Kazakhstan shares a 1,108-mile-long border with China, making the country a key western neighbor for China and China an immediate factor for Kazakhstan’s security and well-being. Overall official relations have been good. The two countries were able to delineate the border two years after establishing diplomatic relations in 1992.[i] Moreover, the two have continued to engage in numerous efforts, including buttressing regional security with the Shanghai Cooperation Organization (SCO), promoting a regional economic development vision via Beijing’s Belt and Road Initiative (BRI), and advancing regional connectivity.
China was among the first stops abroad for Kazakhstani President Kassym-Jomart Tokayev after he took office in March 2019, attesting to his commitment to advance bilateral relations.[ii] In 2013, Chinese President Xi Jinping unveiled his Belt and Road Initiative during a state visit in Nur-Sultan.
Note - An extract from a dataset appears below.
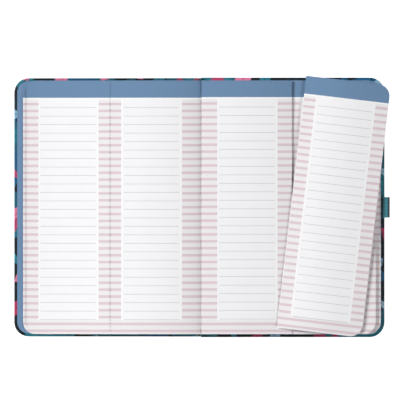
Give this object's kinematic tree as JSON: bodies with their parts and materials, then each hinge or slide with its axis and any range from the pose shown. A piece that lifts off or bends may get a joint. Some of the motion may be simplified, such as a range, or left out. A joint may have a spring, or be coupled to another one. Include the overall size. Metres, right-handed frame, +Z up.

In President Xi’s speech at Nazarbayev University, he emphasized the importance of Kazakhstan in China’s energy portfolio and mining sourcing.[iii] Furthermore, many of the proposed overland transit routes to link China with European markets traverse Kazakhstan.
Kazakhstani President Kassym-Jomart Tokayev and Chinese President Xi Jinping met in Beijing during the 2022 Winter Olympics. (Kazakhstan presidential administration)
China, especially with its growing influence in the region, is a prime element in Kazakhstan’s multi-vector foreign policy. Under this policy, Nur-Sultan actively engages China, Russia, Turkey, the European Union, the United States, and other actors to ensure it avoids falling dependent on any one major power. As part of this approach, Kazakhstan enjoys member status in the United Nations, the Organization for Security and Co-operation in Europe (OSCE), the Organization of Islamic Cooperation (OIC), the Organization of Turkic States (OTS), the Collective Security Treaty Organization (CSTO), and the Eurasian Economic Union (EAEU), as well as in the Shanghai Cooperation organization.[iv] Kazakhstan’s burgeoning relationship with China will be important, but will be one piece of the network of relations it has developed with other partners.
Kazakhstan is a critical segment to China’s overland trade route ambitions and is a fruitful destination for Chinese investors. However, local grumblings towards perceived Chinese encroachment, as well as regarding the treatment of Uyghurs, are complicating factors in the relationship even as Kazakhstan’s government has been keen to stamp out any public displays of disaffection with China.
Called the buckle in the Belt and Road Initiative, Kazakhstan’s geographical location and close economic ties make it a linchpin for China’s overland economic ambitions. Kazakhstan joined the BRI in 2013 shortly after its unveiling in Nur-Sultan.[v] Kazakhstan then became an Asian International Investment Bank (AIIB) signatory in 2014, further solidifying economic links with its eastern neighbor and opening channels to receive lucrative Chinese investment opportunities.[vi] There are currently 21 BRI projects underway in Kazakhstan, totaling $12.07 billion. China is among the top five largest foreign investors in Kazakhstan. The approximately 700 joint Kazakhstani-Chinese enterprises, comprise 4.7 percent of total investment in the country.[vii]
Anti-Chinese protests are becoming more commonplace in Kazakhstan as disgruntled residents rally against Chinese-financed projects. (Reuters/Pavel Mikheyev)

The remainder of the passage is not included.